Saturday, September 13, 2014

grasshoppers pop-up card


Grasshopper pop-up card is four pages of grasshoppers. The first page is a grasshopper on a blade of grass coming right at you. Its face is built on table with layered tops to give its face and body depth, the rest painted on the card.




A green wheat stalk is painted on the background.

The second page is a similar arrangement, except an entire bug is on a longer leaf that plops down extended forward from the card directly in font of the viewer with all six legs attached to the leaf. The second bug is winged. Also with green wheat painted as background.



The third page is a mature wheat field crawling with locusts. Presented as folding cereal box with slits to peer through and layers inside of the same background with cut out areas to see through. A stylized sun rises from between layers as the card is opened.





Fourth page depicts snakes eating grasshoppers. One of the snakes turns, the others attack a grasshopper.




More photos and larger, here

I can see someone thinking and saying so, grasshoppers and snakes are not a good theme for card intended for a birthday. It is a bias I imagine and one I imagine overcoming. It is the sort of thing my mother would say she does not get. Why bugs and snakes? It would be ruined because she could not get over the nagging question, why grasshoppers and snakes on a birthday?

I made a mistake when I mailed it, trying to assure a signature instead I caused the person to go to the post office, and I did not want that. I apologized. He answered, "It was totally worth the walk there and doubly a pleasure for getting art like this." 

So it worked. Somebody liked it. He said it blew his mind.

14 comments:

Lem the artificially intelligent said...

Metaphors galore.

Unknown said...

You keep topping yourself.

Lem the artificially intelligent said...

ChipA is the king of all pop-up cards.

Synova said...

I like it. Even if I don't understand why the grasshoppers and snakes go together. :)

Michael Haz said...

I look at the cards Chip makes and marvel at his creativity and ability.
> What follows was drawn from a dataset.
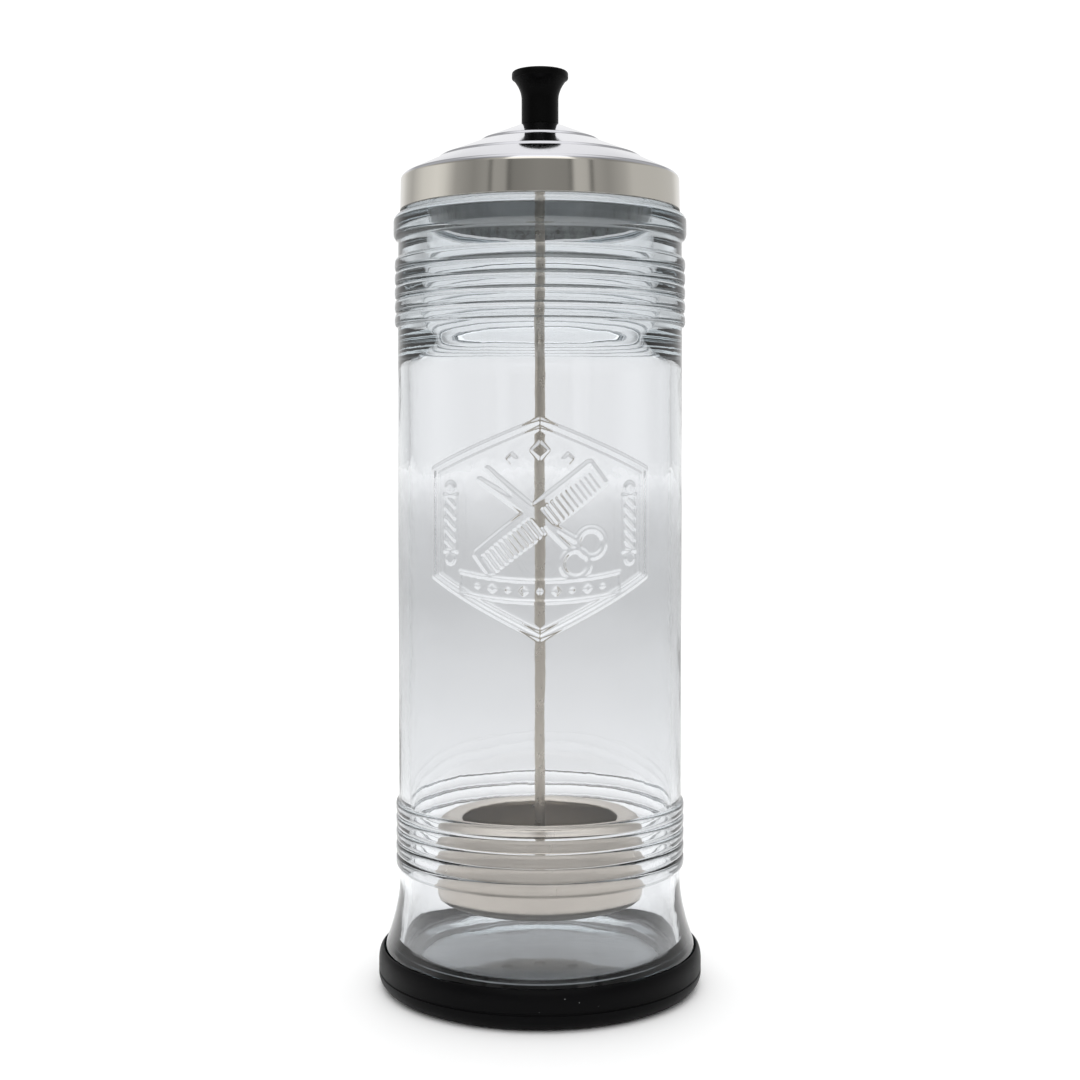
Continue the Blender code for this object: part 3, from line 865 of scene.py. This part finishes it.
def makeLid(brushed, mirror, dull):
    piece = lathe("lidCover", lidOutline(), lid["segments"], 30)
    piece.data.materials.append(brushed)
    piece.data.materials.append(mirror)
    piece.data.materials.append(dull)
    skirtTop = (lid["coneFoot"][1] - 1.2) * mm
    skirtInside = (lid["skirt"] - 0.5 * lid["sheet"]) * mm
    for face in piece.data.polygons:
        outward = face.center.x * face.normal.x + face.center.y * face.normal.y
        under = face.normal.z < -0.2 or (outward < 0 and math.hypot(*face.center[:2]) < skirtInside)
        top = face.center.z > skirtTop
        face.material_index = 2 if under else int(top)
    settle(piece, "lid", "lid", "lid_cover")
    print("lid ready")


# knob

knob = {
    "bottom": 264.8,
    "top": 281.6,
    "stem": 5.7,
    "stemTop": 272.6,
    "flange": 8.7,
    "flangeLow": 278.9,
    "round": 0.9,
    "crown": 0.35,
    "dimple": ((0, 0.25), (1.2, 0.22), (1.6, 0.0)),   # radius and depth of the moulding dimple on top
    "edge": 0.5,
    "hole": 2.9,
    "holeDepth": 10.6,
    "segments": 96,
}


def makeKnob(plastic):
    crown = knob["flange"] - knob["round"]
    points = [(radius, knob["top"] - depth) for radius, depth in knob["dimple"]]
    dimple = points[-1][0]
    for i in range(1, 6):
        share = i / 6
        points.append((dimple + (crown - dimple) * share, knob["top"] - knob["crown"] * share ** 2))
    points += arcPoints((crown, knob["top"] - knob["crown"] - knob["round"]), knob["round"], 90, 0, 6)
    points += arcPoints((knob["flange"] - knob["edge"], knob["flangeLow"] + 0.3), knob["edge"], 0, -50, 4)
    for i in range(1, 13):
        share = i / 12
        radius = knob["stem"] + (knob["flange"] - 0.35 - knob["stem"]) * (1 - share) ** 2
        points.append((radius, knob["flangeLow"] + (knob["stemTop"] - knob["flangeLow"]) * share))
    points += straight(points[-1], (knob["stem"], knob["bottom"] + 0.3), 4)
    points.append((knob["stem"] - 0.3, knob["bottom"]))
    points.append((knob["hole"], knob["bottom"]))
    points.append((knob["hole"], knob["bottom"] + knob["holeDepth"]))
    points.append((0, knob["bottom"] + knob["holeDepth"]))
    piece = lathe("knobGrip", points, knob["segments"], 40)
    piece.data.materials.append(plastic)
    settle(piece, "hanger", "knob", "knob")
    print("knob ready")


# rod, nuts and washers

rod = {
    "radius": 1.6,
    "bottom": 21.2,
    "top": 274.6,
    "chamfer": 0.4,
    "threadPitch": 0.7,
    "threadDepth": 0.22,
    "lowThread": 16.0,
    "highThread": 16.0,
    "segments": 48,
}


def threadPoints(radius, start, end, depth):
    # V grooves from start to end, heights falling
    count = int(abs(start - end) / rod["threadPitch"])
    points = []
    for i in range(count):
        high = start - i * rod["threadPitch"]
        points.append((radius, high))
        points.append((radius, high - rod["threadPitch"] * 0.2))
        points.append((radius - depth, high - rod["threadPitch"] * 0.6))
    return points


def makeRod(steel):
    radius, top, bottom = rod["radius"], rod["top"], rod["bottom"]
    points = [(0, top), (radius - rod["chamfer"], top)]
    points += threadPoints(radius, top - rod["chamfer"], top - rod["highThread"], rod["threadDepth"])
    points.append((radius, top - rod["highThread"]))
    points += straight(points[-1], (radius, bottom + rod["lowThread"]), 30)
    points += threadPoints(radius, bottom + rod["lowThread"], bottom + rod["chamfer"], rod["threadDepth"])
    points += [(radius - rod["chamfer"], bottom), (0, bottom)]
    piece = lathe("pullRod", points, rod["segments"], 25)
    piece.data.materials.append(steel)
    settle(piece, "hanger", "rod", "pull_rod")
    print("rod ready")


nut = {
    "flats": 6.8, "height": 2.4, "bore": 1.9, "thread": 0.2,
    "washer": 0.8, "washerEdge": 0.15, "segments": 48,
}


def makeNut(name, node, steel):
    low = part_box(node)[0][2] / mm
    high = low + nut["height"]
    corner = nut["flats"] / math.sqrt(3)
    deselectAll()
    middle = (0, 0, (low + high) / 2 * mm)
    bpy.ops.mesh.primitive_cylinder_add(
        vertices=6, radius=corner * mm, depth=nut["height"] * mm, location=middle)
    piece = named(name)
    bpy.ops.object.transform_apply(location=True, rotation=True, scale=True)
    flat = nut["flats"] / 2
    slope = (corner - flat) * math.tan(math.radians(30)) + 0.05
    barrel = lathe(name + "Barrel", [
        (0, high + 0.1), (flat - 0.05, high + 0.1), (corner + 0.3, high - slope - 0.15),
        (corner + 0.3, low + slope + 0.15), (flat - 0.05, low - 0.1), (0, low - 0.1)], nut["segments"])
    boolean(piece, barrel, "INTERSECT")
    groove = nut["thread"]
    tap = [(0, high + 0.5), (nut["bore"] + 0.5, high + 0.5), (nut["bore"] + 0.02, high - 0.05)]
    tap += threadPoints(nut["bore"] + groove, high - 0.2, low + 0.2, groove)
    tap += [(nut["bore"] + 0.02, low + 0.05), (nut["bore"] + 0.5, low - 0.5), (0, low - 0.5)]
    boolean(piece, lathe(name + "Tap", tap, nut["segments"]), "DIFFERENCE")
    pick(piece)
    bpy.ops.object.shade_smooth_by_angle(angle=math.radians(30))
    piece.data.materials.append(steel)
    settle(piece, "hanger", "hardware", node)


def makeWasher(name, node, steel):
    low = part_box(node)[0][2] / mm
    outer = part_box(node)[1][0] / mm
    high = low + nut["washer"]
    edge = nut["washerEdge"]
    points = roundedPath([
        (nut["bore"], (low + high) / 2, 0), (nut["bore"], high, edge), (outer, high, edge),
        (outer, low, edge), (nut["bore"], low, edge), (nut["bore"], (low + high) / 2, 0)])
    piece = lathe(name, points, nut["segments"])
    piece.data.materials.append(steel)
    settle(piece, "hanger", "hardware", node)


def makeFixings(steel):
    makeWasher("lidWasher", "lid_washer", steel)
    makeNut("lidNut", "lid_nut", steel)
    makeWasher("basketTopWasher", "basket_top_washer", steel)
    makeNut("basketTopNut", "basket_top_nut", steel)
    makeWasher("basketBottomWasher", "basket_bottom_washer", steel)
    makeNut("basketBottomNut", "basket_bottom_nut", steel)
    print("nuts and washers ready")


# basket

cup = {
    "bottom": 26.0,
    "rim": 52.0,
    "radius": 31.7,
    "sheet": 0.9,
    "corner": 4.2,
    "shoulder": 3.6,
    "lip": 24.0,
    "dip": 0.5,
    "drain": 2.0,
    "drainRings": ((12.0, 6), (22.0, 12)),
    "segments": 160,
}


def cupOutline():
    sheet, rim = cup["sheet"], cup["rim"]
    shoulder = (cup["radius"] - cup["shoulder"], rim - cup["shoulder"])
    corner = (cup["radius"] - cup["corner"], cup["bottom"] + cup["corner"])
    bore = rod["radius"] + 0.3
    edge = (cup["lip"] + sheet / 2, rim - cup["dip"] - sheet / 2)
    points = arcPoints(edge, sheet / 2, 180, 95, 4)
    points += arcPoints(shoulder, cup["shoulder"], 90, 0, 10)
    points += straight(points[-1], (cup["radius"], corner[1] + 0.2), 8)
    points += arcPoints(corner, cup["corner"], 0, -90, 10)
    points.append((bore, cup["bottom"]))
    points.append((bore, cup["bottom"] + sheet))
    points += arcPoints(corner, cup["corner"] - sheet, -90, 0, 8)
    points += straight(points[-1], (cup["radius"] - sheet, shoulder[1] - 0.2), 8)
    points += arcPoints(shoulder, cup["shoulder"] - sheet, 0, 90, 8)
    points += arcPoints(edge, sheet / 2, 265, 180, 4)
    return points


def makeBasket(steel):
    piece = lathe("basketCup", cupOutline(), cup["segments"], 40)
    pegs = []
    for radius, count in cup["drainRings"]:
        for i in range(count):
            angle = turn * i / count
            place = (radius * math.cos(angle) * mm, radius * math.sin(angle) * mm, cup["bottom"] * mm)
            deselectAll()
            bpy.ops.mesh.primitive_cylinder_add(
                vertices=24, radius=cup["drain"] * mm, depth=6 * mm, location=place)
            pegs.append(bpy.context.object)
    boolean(piece, join(pegs, "drainPegs"), "DIFFERENCE")
    pick(piece)
    bpy.ops.object.shade_smooth_by_angle(angle=math.radians(40))
    piece.data.materials.append(steel)
    settle(piece, "hanger", "basket", "basket_cup")
    print("basket ready")


def dressNode(node, finish):
    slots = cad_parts[node].data.materials
    slots.clear()
    slots.append(finish)


makeStudio()
makeGlassJar(sodaGlass())
makeBoot(softPvc())
makeLid(brushedSteel(*steels["skirt"]), mirrorSteel(), dullSteel())
makeKnob(mouldedAbs())
dressNode("knob_insert", brass())
makeRod(brushedSteel(*steels["rod"]))
makeFixings(brushedSteel(*steels["hardware"]))
makeBasket(brushedSteel(*steels["cup"]))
Given a pile of paper and some scissors and markers, the best I could do would be to make a larger pile of cut-up, meaningless paper.

ricpic said...

Farmers Rejoice

Snakes eating grasshoppers:
The cavalry to the rescue!
Saved are our fields:
More barley, more fescue!

Eric the Fruit Bat said...

If it's not one of Aesop's Fables, it should be.

The Grasshopper and the Snake.

Eric the Fruit Bat said...

Silly novelty song is silly.

Evi L. Bloggerlady said...

It is one of your best. I would gladly walk to a post office to get that.

Evi L. Bloggerlady said...

Given a pile of paper and some scissors and markers, the best I could do would be to make a larger pile of cut-up, meaningless paper.

But you do have a great woodshed and manage to fill it up with cut up meaningful wood.

So you have that going for you Michael!

Nothing nasty about that.

Michael Haz said...

True enough, Evi. And there could be snakes and grasshoppers in there.

Meade said...

Good work, Chip.

Chip Ahoy said...

It seems I left out birds. And mice.

I realized I'm missing layers. I can tell a more complete story.

Also, I have a new way to make the cereal box thing. The idea is instead of cutting away areas, make a lacy structure upon a skeleton of a cereal box. Cut individual wheat for a lacy layer that behaves the same way. In fact, I could create the lacy layer of wheat first and use it as a flat sheet of paper. To create see-through layers, for a dense field. That's going to be my next approach.

I want a page where the field is harvested and life at the base of the wheat plants is exposed.

I want to do this again. With more and better pages, to show birds and mice. Snakes are superfluous as spiders, but I still want to do those. I think the fields attract coyotes. I could end with raptor birds on a cliff with a rabbit and the harvested gold and brown wheat fields fill the background like that whole thing is the bird's pantry.

rcocean said...

Very nice. Although I always like a few ants with my grasshoppers.